* START Data block *

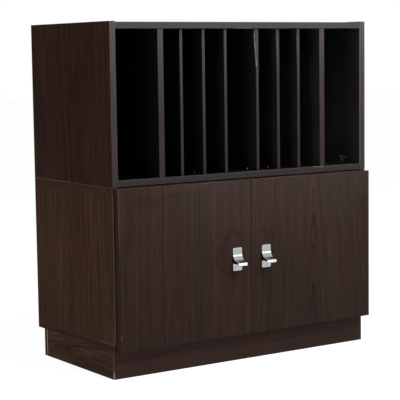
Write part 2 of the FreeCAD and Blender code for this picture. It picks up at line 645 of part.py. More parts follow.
frame_leaf = hinge_leaf("hinge_frame_leaf_left", 0, "(door_gap / 2 - leaf_thick)", frame_screw_holes)
door_leaf = hinge_leaf("hinge_door_leaf_left", 1, "(-door_gap / 2)", door_screw_holes)
keep(mirrored("hinge_frame_leaf_right", frame_leaf), "hinge_frame_leaf_right")
keep(mirrored("hinge_door_leaf_right", door_leaf), "hinge_door_leaf_right")
hinge_pin = pin("hinge_pin_left", "hinge_pin_rad", HINGE_LONG)
place(hinge_pin, ("-width / 2", HINGE_Y, HINGE_LOW))
keep(hinge_pin, "hinge_pin_left")
keep(mirrored("hinge_pin_right", hinge_pin), "hinge_pin_right")

# ---------------------------------------------------------------- catches and strike plates

CATCH_LOW = f"({LOWER_CEILING} - catch_high)"
CATCH_FRONT = f"({DOOR_BACK} + strike_thick + magnet_play + magnet_out)"
MAGNET_LOW = f"({CATCH_LOW} + (catch_high - magnet_high) / 2)"
catch_screw, catch_screw_hole = screw(
    "catch_screw", "wood_screw_rad", "wood_head_rad", WOOD_HEAD, "catch_ear_high + catch_screw_bite", flat=True)
left_catch_screws = [
    ((f"-catch_out {side} (catch_body + catch_ear) / 2", f"{CATCH_FRONT} + catch_screw_in",
      f"{LOWER_CEILING} - catch_ear_high"), TO_UP)
    for side in "-+"
]
catch_screw_places = both_sides(left_catch_screws)
keep(copies("catch_screws", catch_screw, catch_screw_places), "catch_screws")
catch_screw_holes = copies("catch_screw_holes", catch_screw_hole, catch_screw_places)


def magnetic_catch():
    """The left catch's body: a block with an ear each side, and a mouth for the magnet."""
    body = new_body("catch_blank", ("-catch_out - catch_body / 2 - catch_ear", CATCH_FRONT, CATCH_LOW))
    sketch = sketch_on(body, "XZ_Plane", "-catch_deep")
    ear, inner, ledge = "catch_ear", "(catch_ear + catch_body)", "(catch_high - catch_ear_high)"
    draw_outline(sketch, [(ear, "0"), (inner, "0"), (inner, ledge), (f"{inner} + {ear}", ledge),
                          (f"{inner} + {ear}", "catch_high"), ("0", "catch_high"), ("0", ledge), (ear, ledge)])
    pad(body, sketch, "catch_deep")
    mouth = doc.addObject("Part::Box", "catch_mouth")
    bind(mouth, Length="magnet_wide", Width="magnet_deep", Height="magnet_high")
    place(mouth, ("-catch_out - magnet_wide / 2", CATCH_FRONT, MAGNET_LOW))
    return cut("catch", body, [mouth, catch_screw_holes])


catch = magnetic_catch()
keep(together("catch_housings", [catch, mirrored("catch_right", catch)]), "catch_housings")
magnet = board("catch_magnet", ("-catch_out - magnet_wide / 2", f"{CATCH_FRONT} - magnet_out", MAGNET_LOW),
               ("magnet_wide", "magnet_deep + magnet_out", "magnet_high"))
keep(together("catch_magnets", [magnet, mirrored("catch_magnet_right", magnet)]), "catch_magnets")

strike_screw, strike_screw_hole = screw(
    "strike_screw", "leaf_screw_rad", "leaf_screw_rad + strike_thick", "strike_thick",
    "strike_thick + leaf_screw_bite", flat=True)
STRIKE_Z = f"({CATCH_LOW} + catch_high / 2)"
strike_places = [(("-catch_out", f"{DOOR_BACK} + strike_thick", STRIKE_Z), TO_FRONT)]
strike_screw_left = keep(copies("strike_screw_left", strike_screw, strike_places), "strike_screw_left")
keep(mirrored("strike_screw_right", strike_screw_left), "strike_screw_right")
strike_holes = copies("strike_holes", strike_screw_hole, strike_places)
strike_blank = board("strike_blank", ("-catch_out - strike_wide / 2", DOOR_BACK, f"{STRIKE_Z} - strike_high / 2"),
                     ("strike_wide", "strike_thick", "strike_high"))
strike_plate = keep(cut("strike_plate_left", strike_blank, [strike_holes]), "strike_plate_left")
keep(mirrored("strike_plate_right", strike_plate), "strike_plate_right")

# ---------------------------------------------------------------- handles and doors

handle_screw, handle_screw_hole = screw(
    "handle_screw", "handle_screw_rad", "handle_screw_head", "handle_screw_high",
    "handle_screw_high + door_thick - boss_long + handle_screw_bite", flat=False)
boss = pin("boss", "boss_rad", "boss_long")
boss_hole = pin("boss_hole", "boss_rad", "boss_long", "fit_play")
BOSS_HEIGHTS = ("(handle_web - handle_bend) / 2", "(handle_high - handle_upper_foot / 2)")


def handle_body(name, centre):
    """A handle of one metal strip: upper foot, finger sweep, lip, web and lower foot, seen from its end.

    Its own +Y points out of the door.
    """
    at = (f"{centre} + handle_wide / 2", f"{DOOR_BACK} - door_thick", HANDLE_LOW)
    body = new_body(name, at, Rotation(Vector(0, 0, 1), 180))
    sketch = sketch_on(body, "YZ_Plane")
    metal, lip = "handle_thick", "(handle_lip / 2)"
    hub_y, hub_z = "(handle_thick + handle_sweep)", "(handle_high - handle_upper_foot)"
    shoulder = f"({hub_z} - handle_sweep)"
    bend, bend_z, hollow = "handle_bend", "(handle_web - handle_bend)", "handle_hollow"
    hollow_z = f"({hub_z} - sqrt({hub_y}^2 - ({hub_y} - {hollow})^2))"
    draw_outline(
        sketch,
        [("0", "handle_high"), (metal, "handle_high"), (metal, hub_z),
         (hub_y, shoulder), (f"handle_reach - {lip}", shoulder), ("handle_reach", f"{shoulder} - {lip}"),
         ("handle_reach", f"handle_lip_low + {lip}"), ("handle_reach - handle_lip", f"handle_lip_low + {lip}"),
         ("handle_reach - handle_lip", "handle_web - handle_thick"), (bend, "handle_web - handle_thick"),
         (metal, bend_z), (metal, "0"), ("0", "0"), ("0", bend_z),
         (bend, "handle_web"), (hollow, "handle_web"), (hollow, hollow_z), ("0", hub_z)],
        {2: (hub_y, hub_z, "left"),
         4: (f"handle_reach - {lip}", f"{shoulder} - {lip}", "right"),
         6: (f"handle_reach - {lip}", f"handle_lip_low + {lip}", "right"),
         9: (bend, bend_z, "left"),
         13: (bend, bend_z, "right"),
         16: (hub_y, hub_z, "right")})
    strip = pad(body, sketch, "handle_wide")
    doc.recompute()
    corners = []
    for index, edge in enumerate(strip.Shape.Edges, start=1):
        box = edge.BoundBox
        at_end = min(box.ZMax, number("handle_high") - box.ZMin) < 0.001
        along_y = box.XLength < 0.001 and box.ZLength < 0.001
        if at_end and along_y:
            corners.append(f"Edge{index}")
    rounding = body.newObject("PartDesign::Fillet", f"{name}_corners")
    rounding.Base = (strip, corners)
    bind(rounding, Radius="handle_corner")
    return body


def make_door(side, left_edge, centre, hinge_holes, plate_holes):
    """A door with its handle and the handle's screws."""
    boss_places = [((centre, f"{DOOR_BACK} - door_thick", f"{HANDLE_LOW} + {height}"), TO_BACK)
                   for height in BOSS_HEIGHTS]
    screw_places = [((centre, f"{DOOR_BACK} + handle_screw_high", f"{HANDLE_LOW} + {height}"), TO_FRONT)
                    for height in BOSS_HEIGHTS]
    screws = keep(copies(f"handle_screws_{side}", handle_screw, screw_places), f"handle_screws_{side}")
    screw_holes = copies(f"handle_screw_holes_{side}", handle_screw_hole, screw_places)
    strip = handle_body(f"handle_strip_{side}", centre)
    solid = doc.addObject("Part::MultiFuse", f"handle_solid_{side}")
    solid.Shapes = [strip, copies(f"bosses_{side}", boss, boss_places)]
    keep(cut(f"handle_{side}", solid, [screw_holes]), f"handle_{side}")
    blank = board(f"door_blank_{side}", (left_edge, f"{DOOR_BACK} - door_thick", f"{LOWER} + door_end_gap"),
                  (DOOR_WIDE, "door_thick", DOOR_HIGH))
    boss_holes = copies(f"boss_holes_{side}", boss_hole, boss_places)
    keep(cut(f"door_{side}", blank, [screw_holes, boss_holes, hinge_holes, plate_holes]), f"door_{side}")
    return screws


make_door("left", "door_reveal - width / 2", "(-door_meeting_gap / 2 - handle_in)",
          door_screw_holes, strike_holes)
make_door("right", "door_meeting_gap / 2", "(door_meeting_gap / 2 + handle_in)",
          mirrored("door_screw_holes_right", door_screw_holes), mirrored("strike_holes_right", strike_holes))

# ---------------------------------------------------------------- plinth

PLINTH_LEFT = "(plinth_side_in - width / 2)"
PLINTH_FRONT = f"({FRONT} + plinth_front_in)"
PLINTH_WIDE = "(width - 2 * plinth_side_in)"
PLINTH_DEEP = "(carcass_deep - plinth_front_in - plinth_back_in)"
keep(prism("plinth_front", (PLINTH_LEFT, PLINTH_FRONT, "0"),
           [("0", "0"), (PLINTH_WIDE, "0"), (f"{PLINTH_WIDE} - board", "board"), ("board", "board")], "plinth_high"),
     "plinth_front")
plinth_side = keep(prism("plinth_side_left", (PLINTH_LEFT, PLINTH_FRONT, "0"),
                         [("0", "0"), ("board", "board"), ("board", f"{PLINTH_DEEP} - board"),
                          ("0", f"{PLINTH_DEEP} - board")], "plinth_high"), "plinth_side_left")
keep(mirrored("plinth_side_right", plinth_side), "plinth_side_right")
keep(board("plinth_back", (PLINTH_LEFT, f"{PLINTH_FRONT} + {PLINTH_DEEP} - board", "0"),
           (PLINTH_WIDE, "board", "plinth_high")), "plinth_back")

BLOCK_LEFT = f"({PLINTH_LEFT} + board)"
BLOCK_FRONT = f"({PLINTH_FRONT} + board)"
BLOCK_BACK = f"({PLINTH_FRONT} + {PLINTH_DEEP} - board)"
BLOCK_LOW = "(plinth_high - plinth_block_high)"
BLOCK_SCREW = "(plinth_block / 3)"
block_screw, block_screw_hole = screw(
    "block_screw", "block_screw_rad", "2 * block_screw_rad", "block_screw_rad",
    "plinth_block_high + block_screw_bite", flat=True)
block_screw_places = both_sides([
    ((f"{BLOCK_LEFT} + {BLOCK_SCREW}", f"{BLOCK_FRONT} + {BLOCK_SCREW}", BLOCK_LOW), TO_UP),
    ((f"{BLOCK_LEFT} + {BLOCK_SCREW}", f"{BLOCK_BACK} - {BLOCK_SCREW}", BLOCK_LOW), TO_UP),
])
keep(copies("plinth_screws", block_screw, block_screw_places), "plinth_screws")
block_screw_holes = copies("block_screw_holes", block_screw_hole, block_screw_places)
front_block = prism("front_block", (BLOCK_LEFT, BLOCK_FRONT, BLOCK_LOW),
                    [("0", "0"), ("plinth_block", "0"), ("0", "plinth_block")], "plinth_block_high")
back_block = prism("back_block", (BLOCK_LEFT, f"{BLOCK_BACK} - plinth_block", BLOCK_LOW),
                   [("0", "0"), ("plinth_block", "plinth_block"), ("0", "plinth_block")], "plinth_block_high")
left_blocks = cut("left_blocks", together("left_block_blanks", [front_block, back_block]), [block_screw_holes])
keep(together("plinth_corner_blocks", [left_blocks, mirrored("right_blocks", left_blocks)]), "plinth_corner_blocks")

# ---------------------------------------------------------------- lower carcass

lower_side = board("lower_side_blank", ("-width / 2", PANEL_FRONT, LOWER_FLOOR), ("board", PANEL_DEEP, LOWER_CLEAR))
lower_side_band = board("lower_side_band_blank", ("-width / 2", FRONT, LOWER_FLOOR),
                        ("board", "band_thick", LOWER_CLEAR))
lower_side_left = keep(cut("lower_side_left", lower_side,
                           [lower_groove, lower_dowel_holes, shelf_holes, frame_screw_holes]), "lower_side_left")
keep(mirrored("lower_side_right", lower_side_left), "lower_side_right")
lower_side_band = cut("lower_side_band", lower_side_band, [frame_screw_holes])

for label, level, holes in (
    ("lower_bottom_panel", LOWER, [block_screw_holes]),
    ("lower_top_panel", LOWER_CEILING, [joiner_holes, catch_screw_holes]),
):
    blank = board(f"{label}_blank", ("-width / 2", LOWER_PANEL_FRONT, level), ("width", LOWER_PANEL_DEEP, "board"))
    keep(cut(label, blank, [lower_groove, lower_dowel_holes] + holes), label)
keep(together("lower_edge_bands", [
    lower_side_band,
    mirrored("lower_side_band_right", lower_side_band),
    board("lower_bottom_band", ("-width / 2", f"{FRONT} + lower_set_back", LOWER), ("width", "band_thick", "board")),
    board("lower_top_band", ("-width / 2", f"{FRONT} + lower_set_back", LOWER_CEILING),
          ("width", "band_thick", "board")),
]), "lower_edge_bands")

# ---------------------------------------------------------------- check and write

doc.recompute()
failed = [thing.Label for thing in doc.Objects if {"Invalid", "Error"} & set(thing.State)]
if failed:
    raise RuntimeError(f"failed objects: {failed}")
os.makedirs("parts", exist_ok=True)
for thing in subparts:
    shape = thing.Shape
    if shape.isNull() or not shape.isValid() or not shape.Solids:
        raise RuntimeError(f"{thing.Label} has no valid shape")
for thing in subparts:
    thing.Shape.exportStep(os.path.join("parts", f"{thing.Label}.step"))
    box = thing.Shape.BoundBox
    print(f"{thing.Label:26s} {len(thing.Shape.Solids):3d} solids  "
          f"x {box.XMin:8.2f} {box.XMax:8.2f}  y {box.YMin:8.2f} {box.YMax:8.2f}  z {box.ZMin:7.2f} {box.ZMax:7.2f}")
print(len(subparts), "sub-parts")
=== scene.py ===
import json
import math

import bpy
from mathutils import Euler, Matrix, Vector

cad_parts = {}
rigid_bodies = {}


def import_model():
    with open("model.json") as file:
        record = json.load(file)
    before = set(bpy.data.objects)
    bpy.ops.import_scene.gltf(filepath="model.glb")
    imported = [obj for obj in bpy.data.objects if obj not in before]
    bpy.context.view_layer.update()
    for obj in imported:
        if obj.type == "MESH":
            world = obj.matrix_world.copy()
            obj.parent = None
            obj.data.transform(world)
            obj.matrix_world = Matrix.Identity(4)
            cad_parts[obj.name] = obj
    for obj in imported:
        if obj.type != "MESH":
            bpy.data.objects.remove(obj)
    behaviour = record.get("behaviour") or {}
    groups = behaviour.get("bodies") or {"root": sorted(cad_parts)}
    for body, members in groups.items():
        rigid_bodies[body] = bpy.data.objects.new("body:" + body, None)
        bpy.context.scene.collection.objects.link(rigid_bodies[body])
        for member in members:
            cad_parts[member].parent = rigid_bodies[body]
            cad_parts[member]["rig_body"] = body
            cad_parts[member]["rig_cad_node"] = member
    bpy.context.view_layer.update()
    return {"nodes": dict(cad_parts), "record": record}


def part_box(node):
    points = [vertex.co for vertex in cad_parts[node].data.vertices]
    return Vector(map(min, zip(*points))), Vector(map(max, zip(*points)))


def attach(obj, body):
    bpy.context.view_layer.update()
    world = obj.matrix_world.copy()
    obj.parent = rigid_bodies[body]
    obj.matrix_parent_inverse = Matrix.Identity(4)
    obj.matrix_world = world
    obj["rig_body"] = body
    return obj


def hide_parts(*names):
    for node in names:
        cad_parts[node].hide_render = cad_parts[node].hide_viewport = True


# A record cabinet: an open module with sleeve dividers stands on a cupboard with two doors and a plinth.
# Metres, +Z up. The front faces -Y, and the origin is on the floor under the cabinet's middle.

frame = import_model()
bpy.ops.object.select_all(action="DESELECT")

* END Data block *

### [Instruction]
Print, without alteration, the lines from the line with "box = thing.Shape.BoundBox" to the line with "for member in". Include both of them, and omit every other line.

### [Correct response]
    box = thing.Shape.BoundBox
    print(f"{thing.Label:26s} {len(thing.Shape.Solids):3d} solids  "
          f"x {box.XMin:8.2f} {box.XMax:8.2f}  y {box.YMin:8.2f} {box.YMax:8.2f}  z {box.ZMin:7.2f} {box.ZMax:7.2f}")
print(len(subparts), "sub-parts")
=== scene.py ===
import json
import math

import bpy
from mathutils import Euler, Matrix, Vector

cad_parts = {}
rigid_bodies = {}


def import_model():
    with open("model.json") as file:
        record = json.load(file)
    before = set(bpy.data.objects)
    bpy.ops.import_scene.gltf(filepath="model.glb")
    imported = [obj for obj in bpy.data.objects if obj not in before]
    bpy.context.view_layer.update()
    for obj in imported:
        if obj.type == "MESH":
            world = obj.matrix_world.copy()
            obj.parent = None
            obj.data.transform(world)
            obj.matrix_world = Matrix.Identity(4)
            cad_parts[obj.name] = obj
    for obj in imported:
        if obj.type != "MESH":
            bpy.data.objects.remove(obj)
    behaviour = record.get("behaviour") or {}
    groups = behaviour.get("bodies") or {"root": sorted(cad_parts)}
    for body, members in groups.items():
        rigid_bodies[body] = bpy.data.objects.new("body:" + body, None)
        bpy.context.scene.collection.objects.link(rigid_bodies[body])
        for member in members:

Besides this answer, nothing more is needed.